## DATA SHOWN
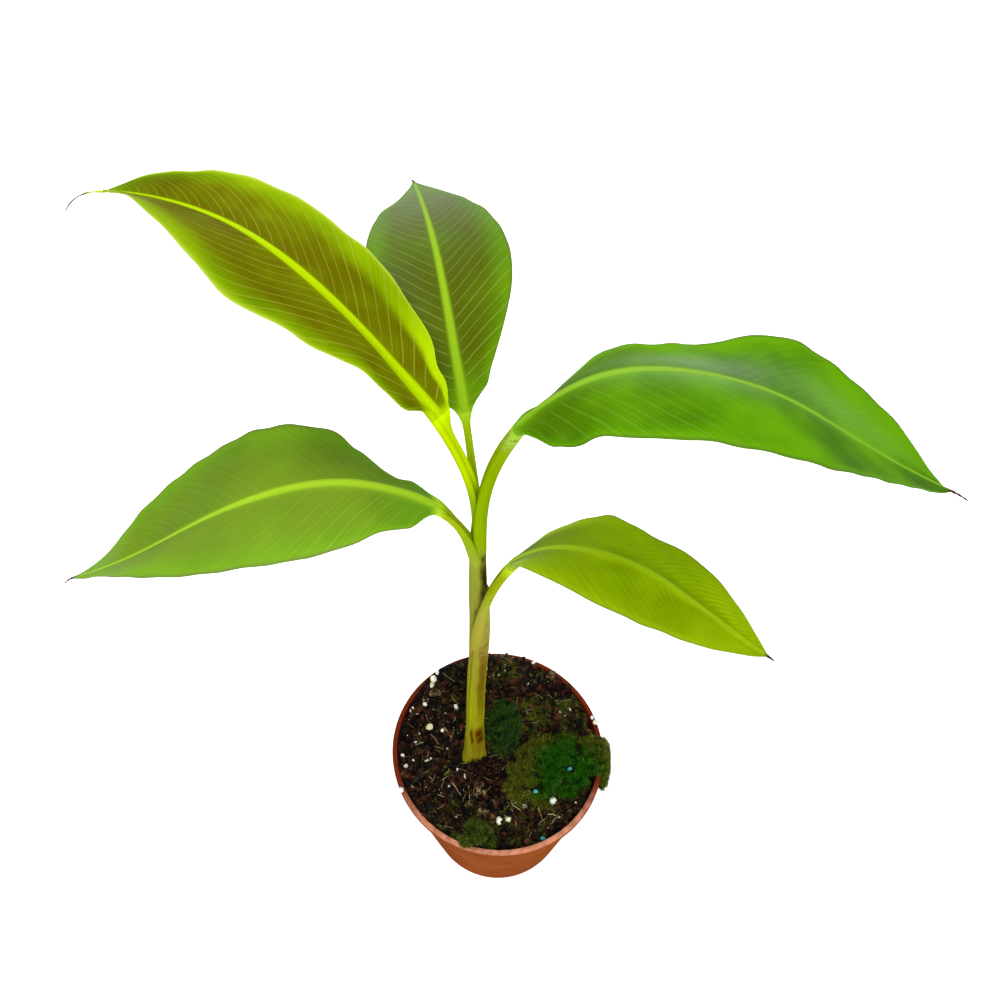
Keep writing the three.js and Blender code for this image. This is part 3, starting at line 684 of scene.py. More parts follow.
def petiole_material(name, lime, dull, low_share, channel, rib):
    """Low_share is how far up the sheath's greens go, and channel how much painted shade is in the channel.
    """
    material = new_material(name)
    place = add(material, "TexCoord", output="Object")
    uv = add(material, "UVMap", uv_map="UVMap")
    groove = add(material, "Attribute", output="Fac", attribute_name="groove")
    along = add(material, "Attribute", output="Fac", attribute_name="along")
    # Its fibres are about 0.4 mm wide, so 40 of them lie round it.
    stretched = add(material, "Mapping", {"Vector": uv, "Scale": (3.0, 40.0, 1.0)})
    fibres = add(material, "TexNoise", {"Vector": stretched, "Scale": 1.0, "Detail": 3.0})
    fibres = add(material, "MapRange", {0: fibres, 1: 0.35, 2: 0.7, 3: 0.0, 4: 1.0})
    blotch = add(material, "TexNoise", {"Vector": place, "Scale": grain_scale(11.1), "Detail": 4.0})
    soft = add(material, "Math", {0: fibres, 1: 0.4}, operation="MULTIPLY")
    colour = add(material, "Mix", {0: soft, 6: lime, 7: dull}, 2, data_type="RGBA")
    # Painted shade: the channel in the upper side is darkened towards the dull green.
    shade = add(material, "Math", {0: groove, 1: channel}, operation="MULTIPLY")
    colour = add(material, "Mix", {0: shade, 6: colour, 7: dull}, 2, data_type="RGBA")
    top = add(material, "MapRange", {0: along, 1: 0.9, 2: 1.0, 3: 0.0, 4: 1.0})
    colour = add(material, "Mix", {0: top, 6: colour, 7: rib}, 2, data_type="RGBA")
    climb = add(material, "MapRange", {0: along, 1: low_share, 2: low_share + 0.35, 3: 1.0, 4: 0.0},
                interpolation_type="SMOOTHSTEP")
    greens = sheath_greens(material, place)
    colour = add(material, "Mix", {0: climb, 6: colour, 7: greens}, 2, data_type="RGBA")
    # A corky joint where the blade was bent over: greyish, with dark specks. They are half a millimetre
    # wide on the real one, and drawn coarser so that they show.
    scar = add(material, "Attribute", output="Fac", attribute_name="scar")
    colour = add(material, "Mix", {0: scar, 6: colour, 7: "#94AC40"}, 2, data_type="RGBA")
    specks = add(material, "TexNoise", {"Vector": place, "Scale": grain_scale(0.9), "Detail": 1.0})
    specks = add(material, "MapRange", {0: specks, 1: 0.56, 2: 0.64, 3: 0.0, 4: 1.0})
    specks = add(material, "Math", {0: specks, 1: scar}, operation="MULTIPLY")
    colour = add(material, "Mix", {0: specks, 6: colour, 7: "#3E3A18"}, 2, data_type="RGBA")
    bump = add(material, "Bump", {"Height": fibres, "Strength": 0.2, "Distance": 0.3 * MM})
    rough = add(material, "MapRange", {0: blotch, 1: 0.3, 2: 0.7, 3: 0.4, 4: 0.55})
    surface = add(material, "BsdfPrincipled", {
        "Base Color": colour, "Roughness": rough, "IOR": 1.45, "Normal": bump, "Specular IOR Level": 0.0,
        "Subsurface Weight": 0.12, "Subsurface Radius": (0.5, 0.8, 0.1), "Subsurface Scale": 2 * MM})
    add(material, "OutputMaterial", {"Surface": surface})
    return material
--
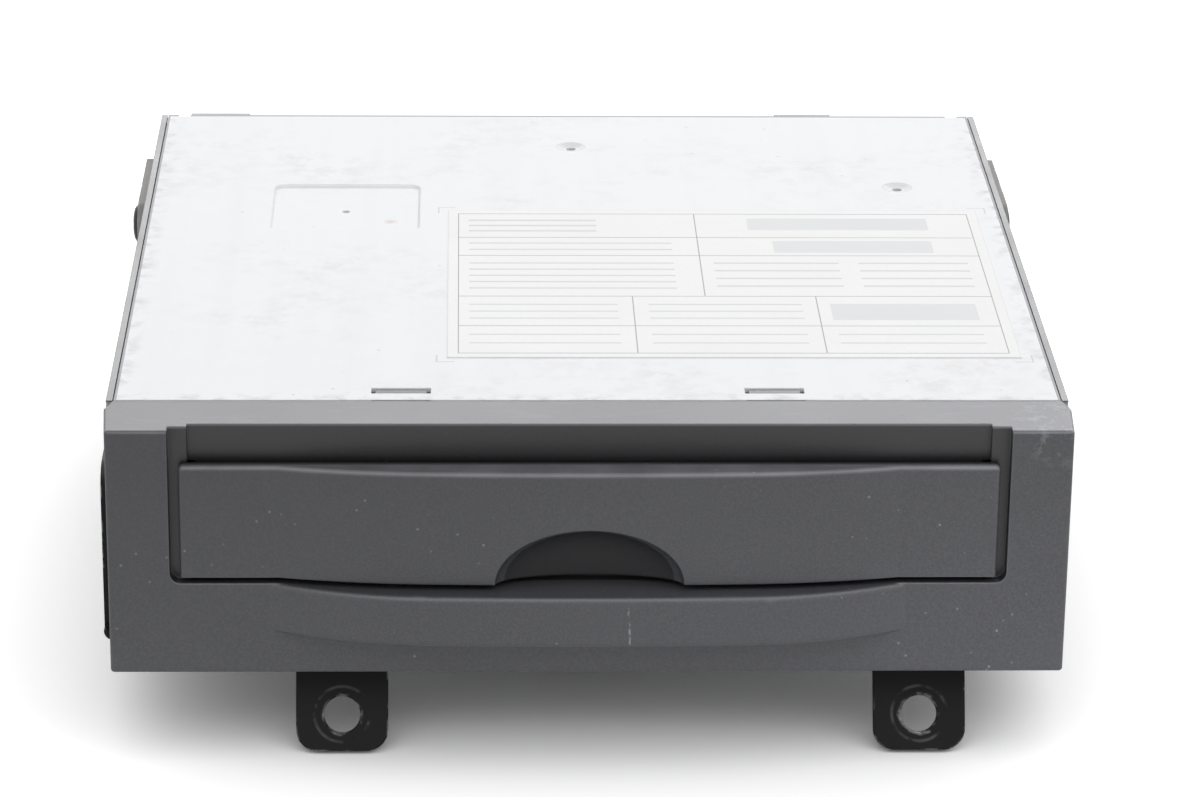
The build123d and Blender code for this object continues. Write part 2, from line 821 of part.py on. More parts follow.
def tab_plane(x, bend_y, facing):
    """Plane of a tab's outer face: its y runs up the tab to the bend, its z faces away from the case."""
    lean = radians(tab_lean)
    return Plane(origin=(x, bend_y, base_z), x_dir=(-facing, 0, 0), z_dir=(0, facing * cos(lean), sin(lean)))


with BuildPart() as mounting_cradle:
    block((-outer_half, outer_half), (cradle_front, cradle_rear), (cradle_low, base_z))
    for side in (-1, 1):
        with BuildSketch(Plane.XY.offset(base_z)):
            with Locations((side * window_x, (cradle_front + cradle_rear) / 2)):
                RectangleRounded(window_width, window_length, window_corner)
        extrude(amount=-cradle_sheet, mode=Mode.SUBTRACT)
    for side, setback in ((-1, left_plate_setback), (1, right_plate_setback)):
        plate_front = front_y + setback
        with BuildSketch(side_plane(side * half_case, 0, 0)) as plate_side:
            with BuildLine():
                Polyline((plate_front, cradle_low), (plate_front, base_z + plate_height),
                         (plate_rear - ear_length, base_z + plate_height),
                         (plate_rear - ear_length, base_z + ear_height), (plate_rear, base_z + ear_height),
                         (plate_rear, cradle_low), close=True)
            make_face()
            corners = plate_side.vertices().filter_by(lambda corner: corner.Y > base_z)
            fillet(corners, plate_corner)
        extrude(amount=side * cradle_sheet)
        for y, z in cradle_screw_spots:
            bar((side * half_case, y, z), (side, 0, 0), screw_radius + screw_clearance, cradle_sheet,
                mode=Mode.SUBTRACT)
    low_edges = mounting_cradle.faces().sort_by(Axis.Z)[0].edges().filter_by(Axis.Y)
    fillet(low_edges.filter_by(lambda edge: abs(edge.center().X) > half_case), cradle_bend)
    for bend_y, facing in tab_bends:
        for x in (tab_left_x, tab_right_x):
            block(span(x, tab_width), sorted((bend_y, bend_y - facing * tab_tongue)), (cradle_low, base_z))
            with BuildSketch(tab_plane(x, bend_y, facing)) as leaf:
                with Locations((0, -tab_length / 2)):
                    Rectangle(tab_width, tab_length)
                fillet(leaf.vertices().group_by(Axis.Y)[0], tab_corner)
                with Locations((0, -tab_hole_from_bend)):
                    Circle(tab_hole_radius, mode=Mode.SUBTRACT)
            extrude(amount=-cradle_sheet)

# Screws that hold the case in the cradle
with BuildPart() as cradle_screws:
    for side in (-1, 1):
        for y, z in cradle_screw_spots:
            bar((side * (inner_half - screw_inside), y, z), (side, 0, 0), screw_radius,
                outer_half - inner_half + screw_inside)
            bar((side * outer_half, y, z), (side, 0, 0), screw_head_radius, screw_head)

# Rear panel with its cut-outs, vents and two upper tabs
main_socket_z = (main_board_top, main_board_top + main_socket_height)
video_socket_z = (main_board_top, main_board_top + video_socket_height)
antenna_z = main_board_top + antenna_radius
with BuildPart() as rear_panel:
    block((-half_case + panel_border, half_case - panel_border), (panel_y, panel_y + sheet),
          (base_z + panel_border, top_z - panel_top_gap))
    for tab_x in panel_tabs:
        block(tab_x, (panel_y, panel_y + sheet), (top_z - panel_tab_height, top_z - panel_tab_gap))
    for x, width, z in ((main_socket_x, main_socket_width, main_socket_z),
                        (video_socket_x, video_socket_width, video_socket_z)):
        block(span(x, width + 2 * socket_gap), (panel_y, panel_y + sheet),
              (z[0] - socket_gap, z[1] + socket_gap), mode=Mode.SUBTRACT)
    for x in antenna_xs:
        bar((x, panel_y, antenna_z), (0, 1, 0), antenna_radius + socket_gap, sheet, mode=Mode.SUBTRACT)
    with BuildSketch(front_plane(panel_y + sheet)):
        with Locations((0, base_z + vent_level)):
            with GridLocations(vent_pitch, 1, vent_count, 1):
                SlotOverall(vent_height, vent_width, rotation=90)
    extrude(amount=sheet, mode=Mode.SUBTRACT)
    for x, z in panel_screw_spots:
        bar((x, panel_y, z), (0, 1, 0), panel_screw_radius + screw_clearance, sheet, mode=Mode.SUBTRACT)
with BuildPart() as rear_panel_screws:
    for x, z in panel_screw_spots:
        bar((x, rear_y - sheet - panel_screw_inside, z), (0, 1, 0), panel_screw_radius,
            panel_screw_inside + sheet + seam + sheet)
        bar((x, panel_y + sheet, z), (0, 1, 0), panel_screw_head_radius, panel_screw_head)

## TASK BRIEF
Collect each line containing the string "this".

## EXERCISE OUTPUT
Keep writing the three.js and Blender code for this image. This is part 3, starting at line 684 of scene.py. More parts follow.
The build123d and Blender code for this object continues. Write part 2, from line 821 of part.py on. More parts follow.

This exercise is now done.